● Given exercise: Copy the lines below verbatim, but only from the line containing "imported = [obj" through the end of the data.

● Recorded data:

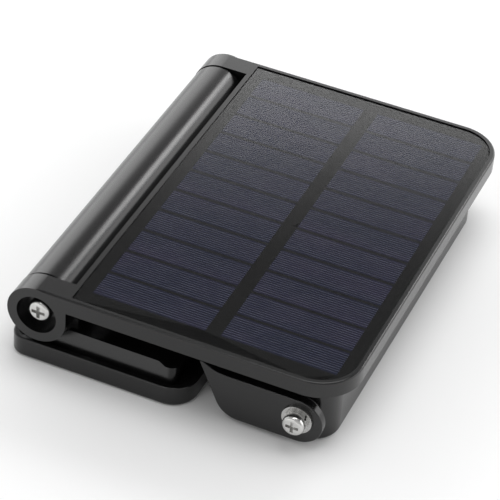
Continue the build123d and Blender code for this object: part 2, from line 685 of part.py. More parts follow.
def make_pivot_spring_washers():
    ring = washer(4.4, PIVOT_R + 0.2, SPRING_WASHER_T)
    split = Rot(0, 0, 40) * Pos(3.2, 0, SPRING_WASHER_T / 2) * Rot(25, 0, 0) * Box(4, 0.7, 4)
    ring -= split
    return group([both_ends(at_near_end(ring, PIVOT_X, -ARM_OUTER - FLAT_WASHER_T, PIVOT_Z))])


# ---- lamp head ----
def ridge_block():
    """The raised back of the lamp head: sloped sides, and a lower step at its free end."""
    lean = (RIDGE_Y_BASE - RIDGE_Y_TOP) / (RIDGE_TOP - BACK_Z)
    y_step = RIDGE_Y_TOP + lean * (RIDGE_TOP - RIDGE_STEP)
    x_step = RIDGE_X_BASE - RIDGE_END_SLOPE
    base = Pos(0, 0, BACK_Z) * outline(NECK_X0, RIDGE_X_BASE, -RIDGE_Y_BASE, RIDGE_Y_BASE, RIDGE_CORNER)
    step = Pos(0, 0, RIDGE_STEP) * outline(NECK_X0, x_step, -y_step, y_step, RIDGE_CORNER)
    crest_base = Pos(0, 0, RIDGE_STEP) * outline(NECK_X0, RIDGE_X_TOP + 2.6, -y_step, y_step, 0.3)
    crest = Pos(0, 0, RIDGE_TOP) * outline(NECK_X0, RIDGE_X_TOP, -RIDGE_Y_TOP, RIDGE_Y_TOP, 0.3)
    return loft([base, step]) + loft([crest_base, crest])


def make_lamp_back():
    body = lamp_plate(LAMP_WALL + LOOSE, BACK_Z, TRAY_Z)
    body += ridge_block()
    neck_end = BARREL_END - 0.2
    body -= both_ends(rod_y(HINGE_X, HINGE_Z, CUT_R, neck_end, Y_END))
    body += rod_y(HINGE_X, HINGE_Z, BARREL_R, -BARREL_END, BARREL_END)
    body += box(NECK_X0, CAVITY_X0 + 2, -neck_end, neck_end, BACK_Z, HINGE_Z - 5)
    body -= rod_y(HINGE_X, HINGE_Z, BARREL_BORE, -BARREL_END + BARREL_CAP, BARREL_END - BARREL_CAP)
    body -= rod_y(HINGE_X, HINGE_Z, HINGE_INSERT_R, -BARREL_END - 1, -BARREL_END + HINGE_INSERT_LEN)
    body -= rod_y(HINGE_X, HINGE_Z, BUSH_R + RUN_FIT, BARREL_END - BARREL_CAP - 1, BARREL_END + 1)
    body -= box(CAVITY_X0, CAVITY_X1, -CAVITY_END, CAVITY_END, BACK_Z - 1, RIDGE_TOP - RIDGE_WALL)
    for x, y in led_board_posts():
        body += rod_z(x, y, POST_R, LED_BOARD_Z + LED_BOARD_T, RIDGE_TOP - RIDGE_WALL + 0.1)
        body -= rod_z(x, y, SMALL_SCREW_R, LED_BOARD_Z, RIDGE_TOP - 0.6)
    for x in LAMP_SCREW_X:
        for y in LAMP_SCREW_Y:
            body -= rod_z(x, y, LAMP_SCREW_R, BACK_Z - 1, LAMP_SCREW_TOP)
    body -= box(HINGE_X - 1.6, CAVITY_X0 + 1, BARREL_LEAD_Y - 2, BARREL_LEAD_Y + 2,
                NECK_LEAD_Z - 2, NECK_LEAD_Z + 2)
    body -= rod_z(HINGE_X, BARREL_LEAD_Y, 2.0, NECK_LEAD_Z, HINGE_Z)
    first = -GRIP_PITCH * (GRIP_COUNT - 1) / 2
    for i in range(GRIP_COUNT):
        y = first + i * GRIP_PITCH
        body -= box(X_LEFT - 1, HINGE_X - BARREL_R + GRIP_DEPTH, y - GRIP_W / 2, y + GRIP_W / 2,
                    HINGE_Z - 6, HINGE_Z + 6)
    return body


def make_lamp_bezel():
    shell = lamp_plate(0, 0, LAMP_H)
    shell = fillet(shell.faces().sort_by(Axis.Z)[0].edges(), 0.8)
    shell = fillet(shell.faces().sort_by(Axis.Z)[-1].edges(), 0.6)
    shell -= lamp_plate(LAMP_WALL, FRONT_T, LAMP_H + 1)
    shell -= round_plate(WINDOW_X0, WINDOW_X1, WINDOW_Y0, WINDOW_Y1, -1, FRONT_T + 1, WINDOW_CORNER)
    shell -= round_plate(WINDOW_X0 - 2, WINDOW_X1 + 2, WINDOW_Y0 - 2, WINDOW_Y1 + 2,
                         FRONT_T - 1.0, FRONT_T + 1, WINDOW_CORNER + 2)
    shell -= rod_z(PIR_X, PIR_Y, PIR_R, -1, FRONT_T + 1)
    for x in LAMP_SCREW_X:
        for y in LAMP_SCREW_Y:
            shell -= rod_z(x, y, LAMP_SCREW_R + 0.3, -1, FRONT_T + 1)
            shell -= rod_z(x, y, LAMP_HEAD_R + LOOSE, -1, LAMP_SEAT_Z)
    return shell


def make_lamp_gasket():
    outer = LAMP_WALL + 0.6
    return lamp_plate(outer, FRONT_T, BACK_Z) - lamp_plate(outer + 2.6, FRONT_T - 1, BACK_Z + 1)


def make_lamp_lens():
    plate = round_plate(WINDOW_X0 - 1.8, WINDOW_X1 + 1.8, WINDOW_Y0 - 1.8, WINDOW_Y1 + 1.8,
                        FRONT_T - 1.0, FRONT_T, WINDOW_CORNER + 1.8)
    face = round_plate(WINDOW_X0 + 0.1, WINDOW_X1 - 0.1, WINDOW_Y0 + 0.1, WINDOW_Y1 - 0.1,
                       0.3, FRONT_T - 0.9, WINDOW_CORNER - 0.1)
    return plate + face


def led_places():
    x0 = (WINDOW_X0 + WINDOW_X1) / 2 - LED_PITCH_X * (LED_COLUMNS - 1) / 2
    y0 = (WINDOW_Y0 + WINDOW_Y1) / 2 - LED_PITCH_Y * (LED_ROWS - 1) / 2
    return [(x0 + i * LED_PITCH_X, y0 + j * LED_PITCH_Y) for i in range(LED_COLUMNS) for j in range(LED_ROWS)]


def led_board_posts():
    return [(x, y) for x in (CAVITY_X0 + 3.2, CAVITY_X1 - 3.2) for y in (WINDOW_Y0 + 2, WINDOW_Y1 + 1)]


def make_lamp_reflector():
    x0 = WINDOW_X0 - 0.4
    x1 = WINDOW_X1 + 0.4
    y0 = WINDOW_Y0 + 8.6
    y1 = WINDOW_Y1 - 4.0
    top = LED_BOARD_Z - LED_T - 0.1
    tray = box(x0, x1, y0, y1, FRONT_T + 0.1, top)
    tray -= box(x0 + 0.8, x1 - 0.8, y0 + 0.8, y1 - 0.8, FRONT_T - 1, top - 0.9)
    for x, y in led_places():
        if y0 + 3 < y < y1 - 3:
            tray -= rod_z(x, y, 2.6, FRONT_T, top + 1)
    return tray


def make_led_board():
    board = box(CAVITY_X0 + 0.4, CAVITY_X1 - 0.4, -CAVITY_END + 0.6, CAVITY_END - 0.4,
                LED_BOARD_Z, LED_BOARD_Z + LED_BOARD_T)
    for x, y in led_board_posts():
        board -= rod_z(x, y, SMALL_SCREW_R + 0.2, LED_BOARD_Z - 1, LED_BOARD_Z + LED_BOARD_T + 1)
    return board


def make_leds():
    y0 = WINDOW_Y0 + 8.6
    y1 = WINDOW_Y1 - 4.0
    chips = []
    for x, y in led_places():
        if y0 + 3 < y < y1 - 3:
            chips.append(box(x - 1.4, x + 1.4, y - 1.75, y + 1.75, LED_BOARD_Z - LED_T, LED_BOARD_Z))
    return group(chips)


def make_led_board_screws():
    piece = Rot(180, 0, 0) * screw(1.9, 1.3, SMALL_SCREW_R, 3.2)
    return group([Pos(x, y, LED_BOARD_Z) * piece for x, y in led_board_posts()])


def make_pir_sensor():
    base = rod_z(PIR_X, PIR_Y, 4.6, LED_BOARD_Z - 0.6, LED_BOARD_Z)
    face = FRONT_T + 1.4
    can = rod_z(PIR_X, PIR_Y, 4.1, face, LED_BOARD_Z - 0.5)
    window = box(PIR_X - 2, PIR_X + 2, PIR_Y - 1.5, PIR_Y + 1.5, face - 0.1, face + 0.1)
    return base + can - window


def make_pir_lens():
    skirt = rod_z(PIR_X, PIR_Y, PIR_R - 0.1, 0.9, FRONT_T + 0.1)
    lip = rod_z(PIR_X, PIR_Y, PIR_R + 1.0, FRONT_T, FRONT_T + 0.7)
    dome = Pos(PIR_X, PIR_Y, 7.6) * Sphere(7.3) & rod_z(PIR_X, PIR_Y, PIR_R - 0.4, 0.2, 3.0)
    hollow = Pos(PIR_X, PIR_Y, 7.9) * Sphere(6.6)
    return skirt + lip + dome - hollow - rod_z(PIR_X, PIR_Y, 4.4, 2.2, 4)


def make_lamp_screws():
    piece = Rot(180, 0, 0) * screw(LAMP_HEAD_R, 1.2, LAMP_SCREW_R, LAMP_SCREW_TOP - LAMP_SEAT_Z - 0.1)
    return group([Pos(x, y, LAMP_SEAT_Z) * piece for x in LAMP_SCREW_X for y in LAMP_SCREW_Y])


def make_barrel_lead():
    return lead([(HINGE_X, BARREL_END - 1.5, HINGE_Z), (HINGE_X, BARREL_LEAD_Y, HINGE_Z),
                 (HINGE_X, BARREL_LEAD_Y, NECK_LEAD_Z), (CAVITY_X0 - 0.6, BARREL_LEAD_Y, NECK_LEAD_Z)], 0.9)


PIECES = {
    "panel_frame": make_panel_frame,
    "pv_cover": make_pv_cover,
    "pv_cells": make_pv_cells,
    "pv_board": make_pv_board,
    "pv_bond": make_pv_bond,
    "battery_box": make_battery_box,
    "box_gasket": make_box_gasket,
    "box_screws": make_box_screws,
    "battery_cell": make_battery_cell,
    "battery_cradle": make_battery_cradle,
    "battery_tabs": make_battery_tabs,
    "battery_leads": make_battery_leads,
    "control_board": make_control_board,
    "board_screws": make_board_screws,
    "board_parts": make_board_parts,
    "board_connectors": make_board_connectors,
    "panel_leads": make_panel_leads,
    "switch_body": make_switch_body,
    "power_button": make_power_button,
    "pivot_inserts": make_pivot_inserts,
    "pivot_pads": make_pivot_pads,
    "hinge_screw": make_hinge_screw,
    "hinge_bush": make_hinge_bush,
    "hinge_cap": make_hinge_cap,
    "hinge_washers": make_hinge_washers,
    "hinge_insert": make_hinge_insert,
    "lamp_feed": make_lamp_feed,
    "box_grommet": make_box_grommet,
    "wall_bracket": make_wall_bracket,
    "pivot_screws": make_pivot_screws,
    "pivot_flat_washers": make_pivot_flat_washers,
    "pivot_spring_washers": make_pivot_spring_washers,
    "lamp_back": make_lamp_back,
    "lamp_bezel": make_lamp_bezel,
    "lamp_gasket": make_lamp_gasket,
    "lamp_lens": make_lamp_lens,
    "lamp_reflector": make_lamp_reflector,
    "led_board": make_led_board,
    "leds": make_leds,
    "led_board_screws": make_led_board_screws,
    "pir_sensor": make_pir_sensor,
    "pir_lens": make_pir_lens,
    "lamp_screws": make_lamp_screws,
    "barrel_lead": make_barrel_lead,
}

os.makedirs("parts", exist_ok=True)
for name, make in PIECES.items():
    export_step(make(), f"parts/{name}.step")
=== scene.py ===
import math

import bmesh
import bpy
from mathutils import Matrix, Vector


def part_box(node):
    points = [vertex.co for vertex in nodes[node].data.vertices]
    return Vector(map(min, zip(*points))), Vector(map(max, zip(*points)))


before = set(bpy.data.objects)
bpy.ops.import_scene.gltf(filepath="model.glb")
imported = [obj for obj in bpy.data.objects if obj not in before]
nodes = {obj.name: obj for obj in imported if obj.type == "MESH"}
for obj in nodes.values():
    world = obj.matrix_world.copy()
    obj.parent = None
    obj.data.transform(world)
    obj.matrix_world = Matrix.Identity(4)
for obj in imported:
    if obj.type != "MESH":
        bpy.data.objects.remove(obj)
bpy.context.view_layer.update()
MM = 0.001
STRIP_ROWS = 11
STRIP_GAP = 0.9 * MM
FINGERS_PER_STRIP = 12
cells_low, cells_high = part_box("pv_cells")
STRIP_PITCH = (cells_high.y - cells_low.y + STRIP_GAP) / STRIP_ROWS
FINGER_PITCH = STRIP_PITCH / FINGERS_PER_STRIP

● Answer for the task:
imported = [obj for obj in bpy.data.objects if obj not in before]
nodes = {obj.name: obj for obj in imported if obj.type == "MESH"}
for obj in nodes.values():
    world = obj.matrix_world.copy()
    obj.parent = None
    obj.data.transform(world)
    obj.matrix_world = Matrix.Identity(4)
for obj in imported:
    if obj.type != "MESH":
        bpy.data.objects.remove(obj)
bpy.context.view_layer.update()
MM = 0.001
STRIP_ROWS = 11
STRIP_GAP = 0.9 * MM
FINGERS_PER_STRIP = 12
cells_low, cells_high = part_box("pv_cells")
STRIP_PITCH = (cells_high.y - cells_low.y + STRIP_GAP) / STRIP_ROWS
FINGER_PITCH = STRIP_PITCH / FINGERS_PER_STRIP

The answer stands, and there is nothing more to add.